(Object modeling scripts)

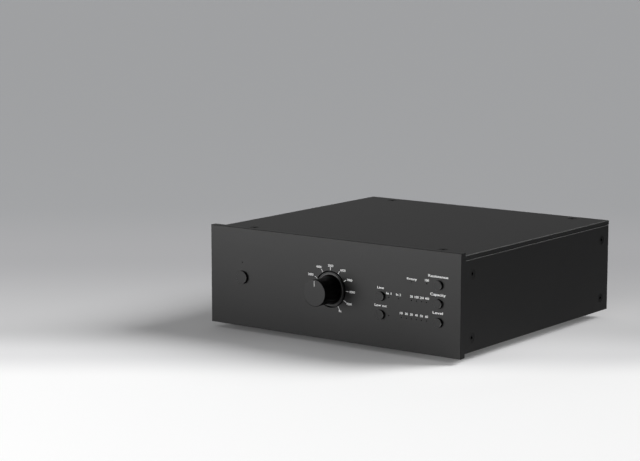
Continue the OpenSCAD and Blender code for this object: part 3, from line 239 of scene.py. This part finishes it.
def dress(finish, *names):
    """Gives CAD nodes this finish."""
    for name in names:
        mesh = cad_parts[name].data
        mesh.materials.clear()
        mesh.materials.append(finish)


def in_place(tree, mm):
    """Object coordinates over a length in mm, or one for each axis, in which a pattern repeats."""
    here = put(tree, "ShaderNodeTexCoord").outputs["Object"]
    share = tuple(1 / (np.broadcast_to(mm, 3) * MM))
    return put(tree, "ShaderNodeVectorMath", {"operation": "MULTIPLY", 1: share}, {0: here}).outputs[0]


def relief(tree, shader, height, deep_mm, strength=1.0):
    """Lets a height pattern tilt the surface as if it were this deep."""
    bump = put(
        tree, "ShaderNodeBump", {"Strength": strength, "Distance": deep_mm * MM}, {"Height": height}
    )
    tree.links.new(bump.outputs[0], shader.inputs["Normal"])


def tinted(tree, shader, share, code, other):
    """Base colour that goes from one sRGB code to another with a 0 to 1 pattern."""
    mix = put(tree, "ShaderNodeMix", {"data_type": "RGBA", 6: linear(code), 7: linear(other)}, {0: share})
    tree.links.new(mix.outputs[2], shader.inputs["Base Color"])


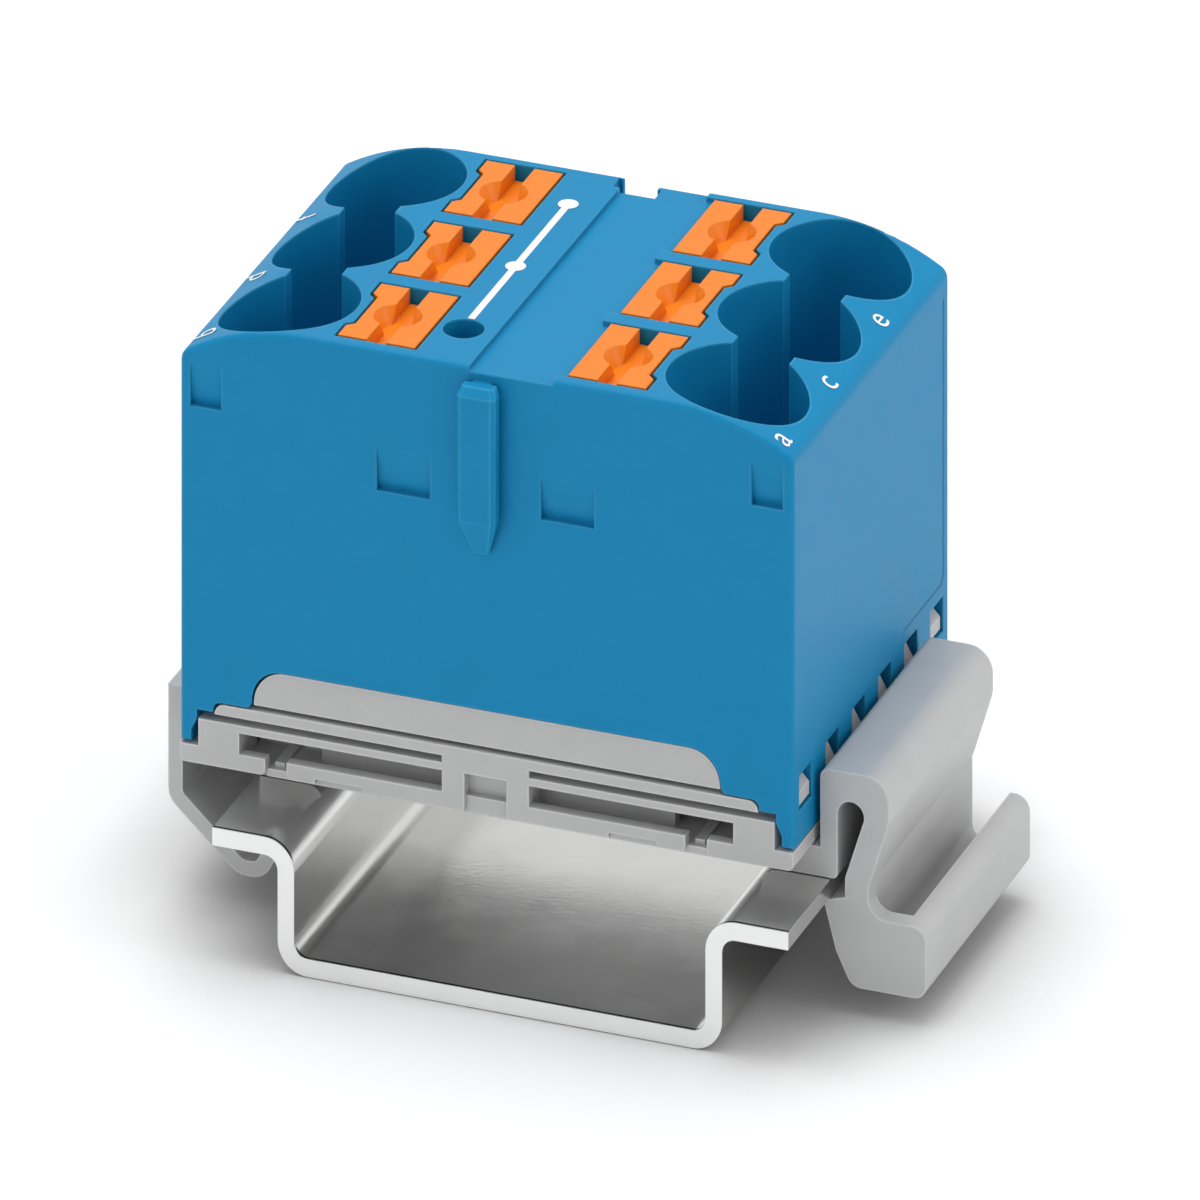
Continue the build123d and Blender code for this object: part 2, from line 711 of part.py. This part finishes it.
with BuildPart() as release_foot:
    slit = (crown_z - hinge_z) * sin(radians(flex_angle + flex_spare))
    slot_inner = leg_x + leg_sheet + slot_width
    waist_inner = leg_x + waist_reach
    waist_outer = waist_inner + waist_sheet
    knee_z = slot_z - slot_lower
    waist_z = rail_height - waist_drop
    catch_z = rail_height - catch_drop
    nose_top = rail_height - rail_sheet - nose_drop + nose_height
    crown_outer = slot_inner + foot_sheet
    right = leg_x + foot_width
    with BuildSketch(across(clip_y1)) as foot_face:
        with BuildLine():
            Polyline(
                (slot_x + flex_gap, knee_z),
                (slot_x + flex_gap, hinge_z - slot_lower),
                (slot_x + flex_gap + slit, crown_z),
                (crown_outer, crown_z),
                (crown_outer, knee_z),
                (waist_outer, waist_z),
                (waist_outer, catch_z),
                (right, catch_z),
                (right, foot_bottom),
                (leg_x + sole_reach, foot_bottom),
                (leg_x + shin_reach, rail_height - shin_drop),
                (leg_x + nose_gap, nose_top - nose_height),
                (waist_inner, nose_top),
                (waist_inner, rail_height + nose_gap),
                (waist_inner + knee_reach, rail_height + knee_rise),
                (slot_inner, knee_z),
                close=True,
            )
        make_face()
        with Locations((slot_x, slot_z)):
            Circle(slot_width / 2, mode=Mode.SUBTRACT)
        rounded(foot_face, crown_outer, crown_z, crown_outer_round)
        rounded(foot_face, crown_outer, knee_z, waist_bend)
        rounded(foot_face, waist_outer, waist_z, waist_bend)
        rounded(foot_face, waist_outer, catch_z, throat_round)
        rounded(foot_face, right, catch_z, catch_round)
        rounded(foot_face, right, foot_bottom, heel_round)
        rounded(foot_face, leg_x + sole_reach, foot_bottom, sole_round)
    extrude(amount=clip_length)
    # Channel of the catch, closed at the front by a web and open at the rear
    channel_floor = foot_bottom + catch_floor
    with BuildSketch(across(clip_y1 + past)) as channel:
        with BuildLine():
            Polyline((waist_outer, rail_height), (waist_outer, channel_floor),
                     (right - catch_wall, channel_floor), (right - catch_wall, rail_height), close=True)
        make_face()
        rounded(channel, waist_outer, channel_floor, catch_round)
        rounded(channel, right - catch_wall, channel_floor, catch_inner_round)
    extrude(amount=clip_length + past - catch_web, mode=Mode.SUBTRACT)
release_foot.part.label = "release_foot"
export_step(release_foot.part, "parts/release_foot.step")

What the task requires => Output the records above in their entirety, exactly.

Solution for this task =>
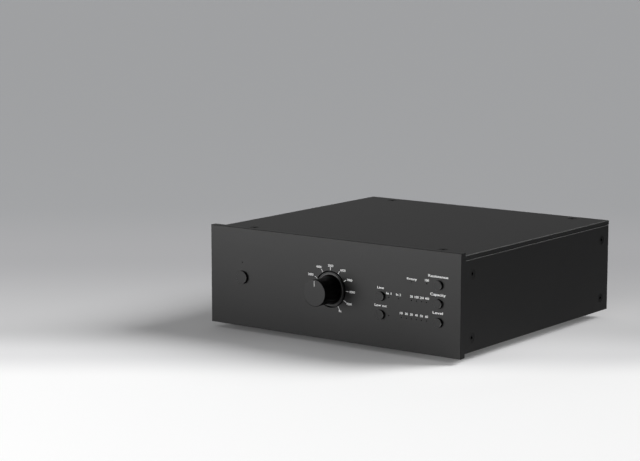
Continue the OpenSCAD and Blender code for this object: part 3, from line 239 of scene.py. This part finishes it.
def dress(finish, *names):
    """Gives CAD nodes this finish."""
    for name in names:
        mesh = cad_parts[name].data
        mesh.materials.clear()
        mesh.materials.append(finish)


def in_place(tree, mm):
    """Object coordinates over a length in mm, or one for each axis, in which a pattern repeats."""
    here = put(tree, "ShaderNodeTexCoord").outputs["Object"]
    share = tuple(1 / (np.broadcast_to(mm, 3) * MM))
    return put(tree, "ShaderNodeVectorMath", {"operation": "MULTIPLY", 1: share}, {0: here}).outputs[0]


def relief(tree, shader, height, deep_mm, strength=1.0):
    """Lets a height pattern tilt the surface as if it were this deep."""
    bump = put(
        tree, "ShaderNodeBump", {"Strength": strength, "Distance": deep_mm * MM}, {"Height": height}
    )
    tree.links.new(bump.outputs[0], shader.inputs["Normal"])


def tinted(tree, shader, share, code, other):
    """Base colour that goes from one sRGB code to another with a 0 to 1 pattern."""
    mix = put(tree, "ShaderNodeMix", {"data_type": "RGBA", 6: linear(code), 7: linear(other)}, {0: share})
    tree.links.new(mix.outputs[2], shader.inputs["Base Color"])


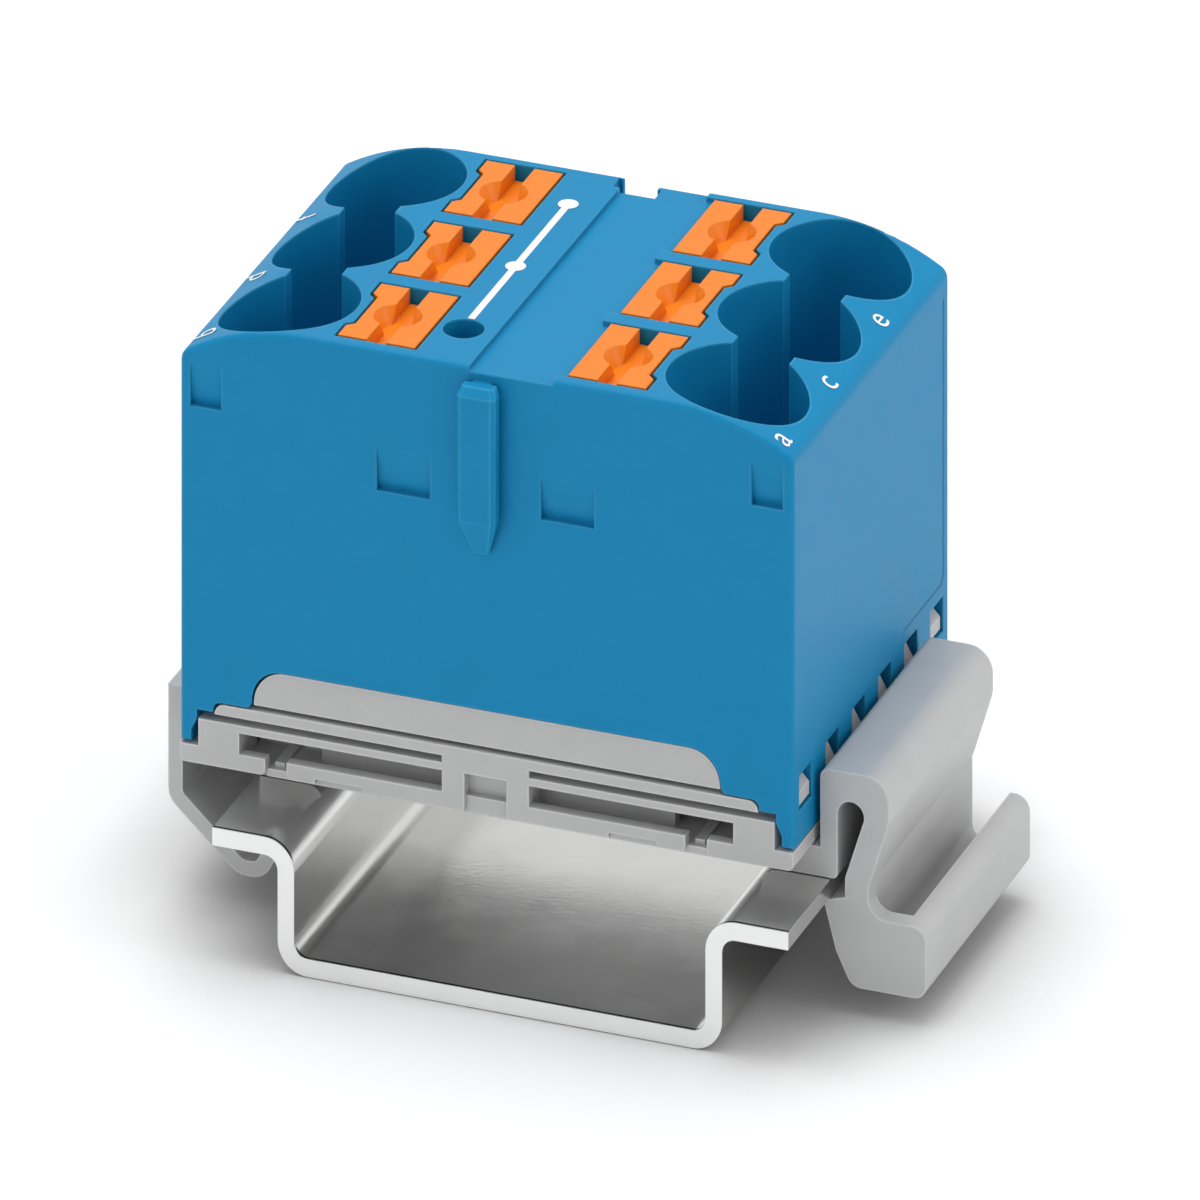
Continue the build123d and Blender code for this object: part 2, from line 711 of part.py. This part finishes it.
with BuildPart() as release_foot:
    slit = (crown_z - hinge_z) * sin(radians(flex_angle + flex_spare))
    slot_inner = leg_x + leg_sheet + slot_width
    waist_inner = leg_x + waist_reach
    waist_outer = waist_inner + waist_sheet
    knee_z = slot_z - slot_lower
    waist_z = rail_height - waist_drop
    catch_z = rail_height - catch_drop
    nose_top = rail_height - rail_sheet - nose_drop + nose_height
    crown_outer = slot_inner + foot_sheet
    right = leg_x + foot_width
    with BuildSketch(across(clip_y1)) as foot_face:
        with BuildLine():
            Polyline(
                (slot_x + flex_gap, knee_z),
                (slot_x + flex_gap, hinge_z - slot_lower),
                (slot_x + flex_gap + slit, crown_z),
                (crown_outer, crown_z),
                (crown_outer, knee_z),
                (waist_outer, waist_z),
                (waist_outer, catch_z),
                (right, catch_z),
                (right, foot_bottom),
                (leg_x + sole_reach, foot_bottom),
                (leg_x + shin_reach, rail_height - shin_drop),
                (leg_x + nose_gap, nose_top - nose_height),
                (waist_inner, nose_top),
                (waist_inner, rail_height + nose_gap),
                (waist_inner + knee_reach, rail_height + knee_rise),
                (slot_inner, knee_z),
                close=True,
            )
        make_face()
        with Locations((slot_x, slot_z)):
            Circle(slot_width / 2, mode=Mode.SUBTRACT)
        rounded(foot_face, crown_outer, crown_z, crown_outer_round)
        rounded(foot_face, crown_outer, knee_z, waist_bend)
        rounded(foot_face, waist_outer, waist_z, waist_bend)
        rounded(foot_face, waist_outer, catch_z, throat_round)
        rounded(foot_face, right, catch_z, catch_round)
        rounded(foot_face, right, foot_bottom, heel_round)
        rounded(foot_face, leg_x + sole_reach, foot_bottom, sole_round)
    extrude(amount=clip_length)
    # Channel of the catch, closed at the front by a web and open at the rear
    channel_floor = foot_bottom + catch_floor
    with BuildSketch(across(clip_y1 + past)) as channel:
        with BuildLine():
            Polyline((waist_outer, rail_height), (waist_outer, channel_floor),
                     (right - catch_wall, channel_floor), (right - catch_wall, rail_height), close=True)
        make_face()
        rounded(channel, waist_outer, channel_floor, catch_round)
        rounded(channel, right - catch_wall, channel_floor, catch_inner_round)
    extrude(amount=clip_length + past - catch_web, mode=Mode.SUBTRACT)
release_foot.part.label = "release_foot"
export_step(release_foot.part, "parts/release_foot.step")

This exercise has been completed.